▶ [DIRECTIONS FOR THIS TASK]:
Take the data below and repeat it exactly.

▶ [DATASET EXCERPT]:

---*---

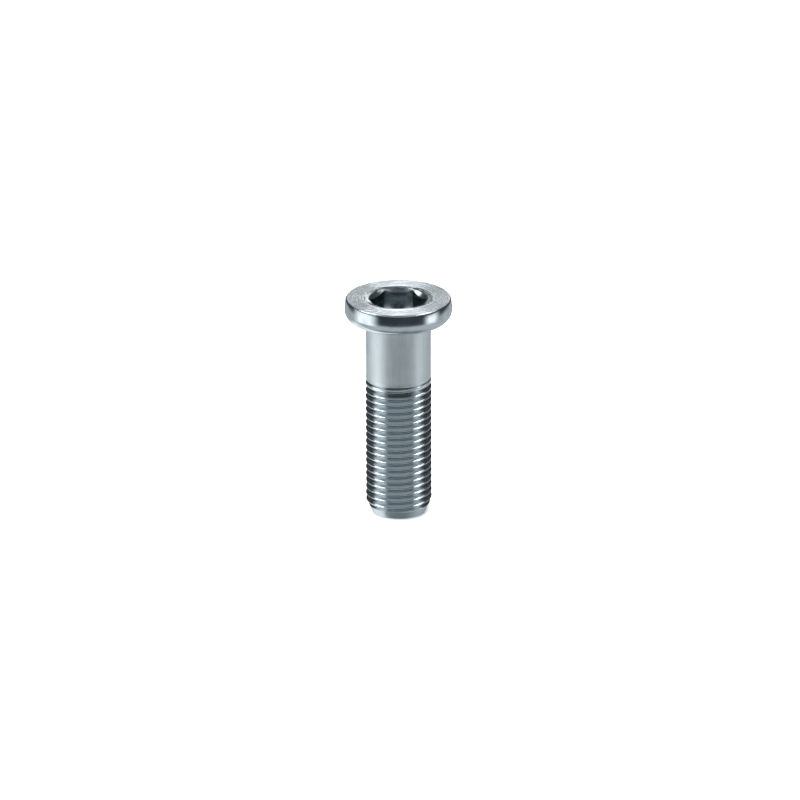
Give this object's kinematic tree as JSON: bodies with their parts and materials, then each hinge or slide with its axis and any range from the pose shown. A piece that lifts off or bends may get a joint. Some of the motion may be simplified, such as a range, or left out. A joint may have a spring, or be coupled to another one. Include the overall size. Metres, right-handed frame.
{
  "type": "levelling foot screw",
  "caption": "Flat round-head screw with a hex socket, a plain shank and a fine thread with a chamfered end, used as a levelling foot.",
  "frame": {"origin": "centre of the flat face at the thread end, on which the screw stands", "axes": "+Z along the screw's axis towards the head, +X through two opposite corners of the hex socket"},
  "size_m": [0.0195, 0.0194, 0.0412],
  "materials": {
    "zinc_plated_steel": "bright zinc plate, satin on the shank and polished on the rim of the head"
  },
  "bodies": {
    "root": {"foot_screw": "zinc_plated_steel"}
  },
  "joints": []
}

---*---

▶ [THE COMPLETED TASK]:
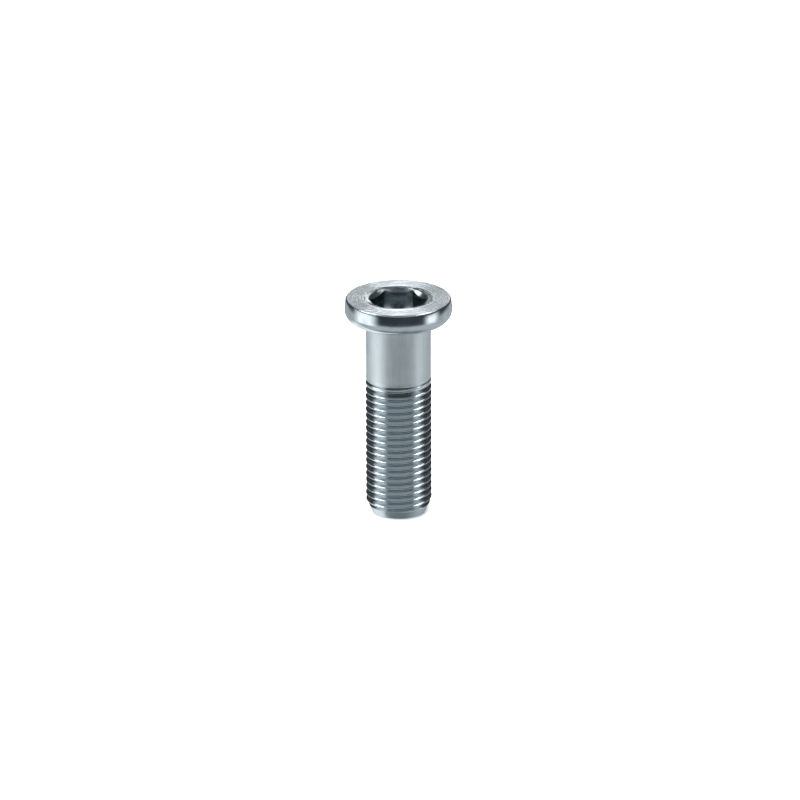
Give this object's kinematic tree as JSON: bodies with their parts and materials, then each hinge or slide with its axis and any range from the pose shown. A piece that lifts off or bends may get a joint. Some of the motion may be simplified, such as a range, or left out. A joint may have a spring, or be coupled to another one. Include the overall size. Metres, right-handed frame.
{
  "type": "levelling foot screw",
  "caption": "Flat round-head screw with a hex socket, a plain shank and a fine thread with a chamfered end, used as a levelling foot.",
  "frame": {"origin": "centre of the flat face at the thread end, on which the screw stands", "axes": "+Z along the screw's axis towards the head, +X through two opposite corners of the hex socket"},
  "size_m": [0.0195, 0.0194, 0.0412],
  "materials": {
    "zinc_plated_steel": "bright zinc plate, satin on the shank and polished on the rim of the head"
  },
  "bodies": {
    "root": {"foot_screw": "zinc_plated_steel"}
  },
  "joints": []
}